4 inch has plenty of room to insert hose for a transfer pump into it- even a 2 inch hose on a higher volume pump.
 
You might try blowing a foam piston thru a couple of times after you have seen what just the vacuum cleaner does.


Another way way to look at it is; what air velocity will it take to clean the pipe? 4” conduit has a cross section of about 12 1/2 square inches. You need an air velocity of 3000-5000 feet per minute to clean a hole. That calculates to 250-400 cubic feet per minute of air. That will blow water, rocks, mice or whatever out of a conduit.
 
Underground or above?
Mostly level or with risers?

The most working vacuum a generic shop vac will pull is usually less than maybe 18-20" water column, so if you have 24" risers to an underground conduit you're better off pulling it out with a suction pump and then dropping a vacuum hose in to slurp out what it can from the deep end. (I've seen vacs pull a static vacuum of >50", but any airflow deeply cuts that.)

Likewise, to push the water out, once there's less than 4" in the pipe you need to get enough airflow through to drag what's left along to the end (then vacuum it out) and enough pressure to get that flow past the leaks and general flow resistance of the pipe walls. Again, a generic shop vac probably won't do it.

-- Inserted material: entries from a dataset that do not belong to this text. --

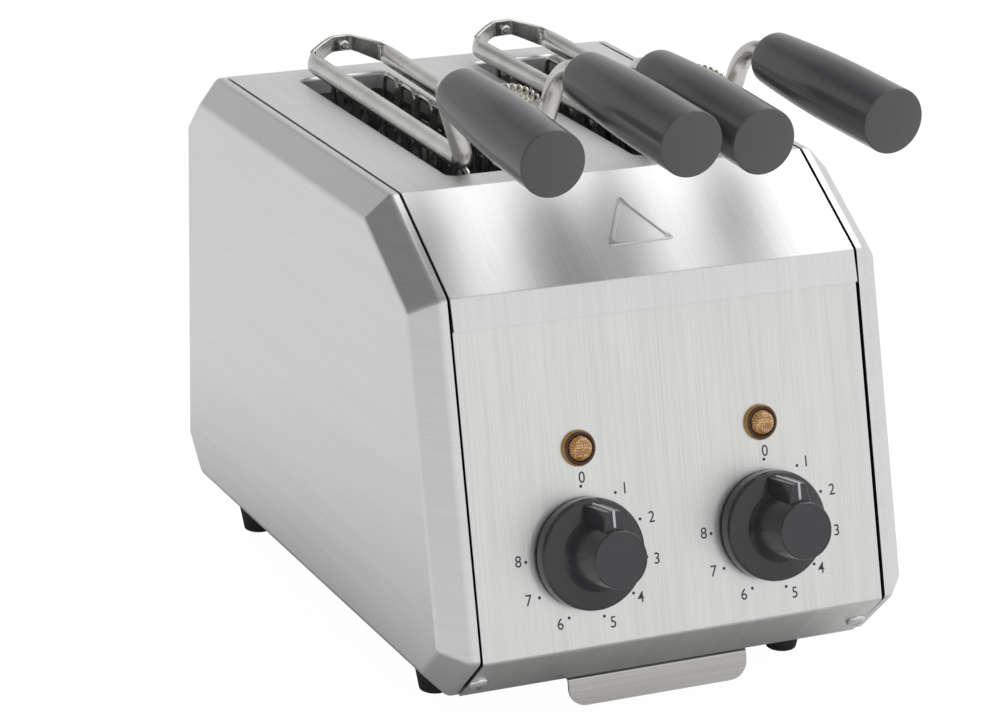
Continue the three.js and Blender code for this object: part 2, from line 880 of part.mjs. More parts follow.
function reflector(name, side) {
  const x = side * (elementBankX + reflectorBehindElement);
  const y0 = frontBulkheadY + sheet + gap;
  const y1 = rearBulkheadY - gap;
  const [x0, x1] = side < 0 ? [x - sheet, x] : [x, x + sheet];
  const [h0, h1] = side < 0 ? [x, x + reflectorHood] : [x - reflectorHood, x];
  const top = bodyHeight - reflectorTopInset;
  const plate = box(x0, x1, y0, y1, lining, top);
  const hood = box(h0, h1, y0, y1, top - sheet, top);
  return piece(name, plate.add(hood), brightSteel);
}

// Heating elements: a quartz tube with a ceramic cap outside each bulkhead.
function element(name, x, z) {
  const front = frontBulkheadY - gap - elementCapLength;
  const rear = rearBulkheadY + sheet + gap;
  const tube = rod(elementRadius, point(x, front, z), point(x, rear + elementCapLength, z), 12);
  const caps = [front, rear].map((y) => rod(
    elementCapRadius,
    point(x, y, z),
    point(x, y + elementCapLength, z),
    12,
  ));
  return piece(`${name}_element`, joined([tube, ...caps]), quartz);
}

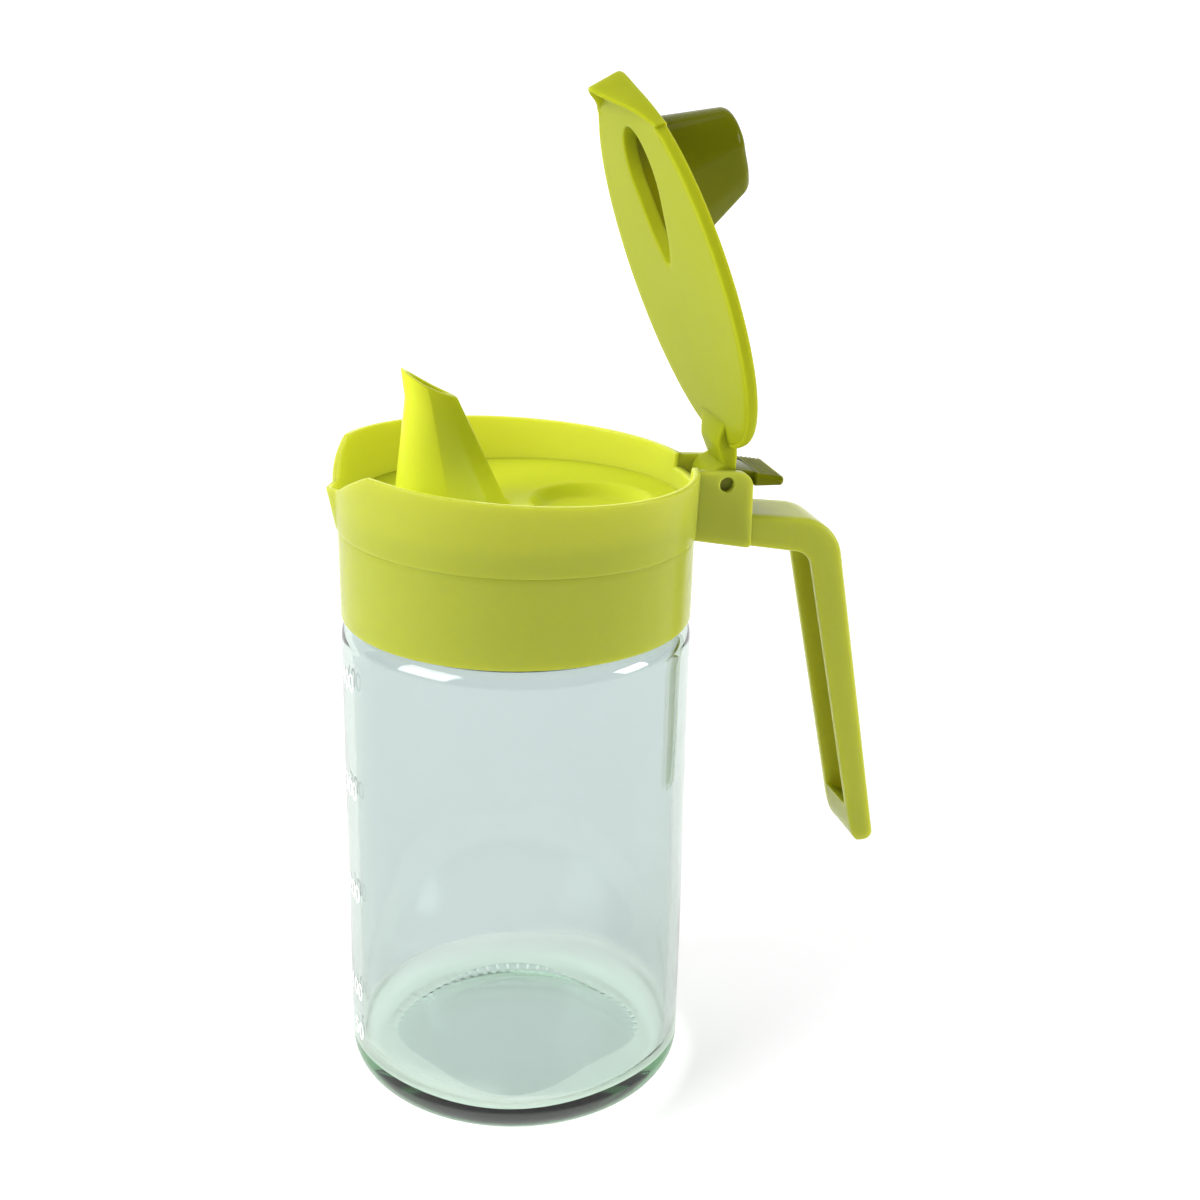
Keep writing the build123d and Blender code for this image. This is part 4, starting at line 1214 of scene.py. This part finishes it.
def cover_ring(turn, share, inset, height, shrink=0.0, scale=1.0):
    """One teardrop ring of the cover, at a share of its height, pulled in for its wall or a round edge."""
    front, back, half = cover_sizes(share, inset)
    centre = front + DROP_WIDEST * (back - front)
    distance = (teardrop(front, back, half, turn, COVER_CREASE) - shrink) * scale
    return from_lid_plane(centre + distance * np.cos(turn), distance * np.sin(turn), height + 0 * turn)


def cover_grid():
    """Rings from the middle of the cover's top, down its outside to the foot and up its inside."""
    turn = lid_turns(420)
    round_off = COVER_TOP_ROUND
    room_top = COVER_HEIGHT - COVER_WALL
    rows = [cover_ring(turn, 1.0, 0.0, COVER_HEIGHT, round_off, scale) for scale in (0.25, 0.6, 1.0)]
    for angle in np.radians([15, 30, 45, 60, 75, 90]):
        height = COVER_HEIGHT - round_off * (1 - cos(angle))
        rows.append(cover_ring(turn, height / COVER_HEIGHT, 0.0, height, round_off * (1 - sin(angle))))
    for share in np.linspace(0.0, 1.0, 30)[1:]:
        height = COVER_HEIGHT - round_off + (COVER_FOOT_HEIGHT - COVER_HEIGHT + round_off) * share
        rows.append(cover_ring(turn, height / COVER_HEIGHT, 0.0, height))
    for share in np.linspace(0.0, 1.0, 28):
        height = COVER_FOOT_HEIGHT + (room_top - MM - COVER_FOOT_HEIGHT) * share
        rows.append(cover_ring(turn, height / room_top, COVER_WALL, height))
    for angle in np.radians([30, 60, 90]):
        height = room_top - MM * (1 - sin(angle))
        rows.append(cover_ring(turn, height / room_top, COVER_WALL, height, MM * (1 - cos(angle))))
    rows += [cover_ring(turn, 1.0, COVER_WALL, room_top, MM, scale) for scale in (0.6, 0.25)]
    return np.concatenate(rows)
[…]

I have heard of people pulling in a piece of rope or mule tape and then using a mandrill with a rubber disk at the front to push the water to one end for pumping out. Also helps with the mud.

Of course, if you have an un-pressurized underground conduit, it will eventually refill.

1 PSI = ~~28" water column
Water weighs about .58oz / cubic inch
If I have my math right, 1" of water in a 4" vertical EMT weighs about half a pound (8.5oz).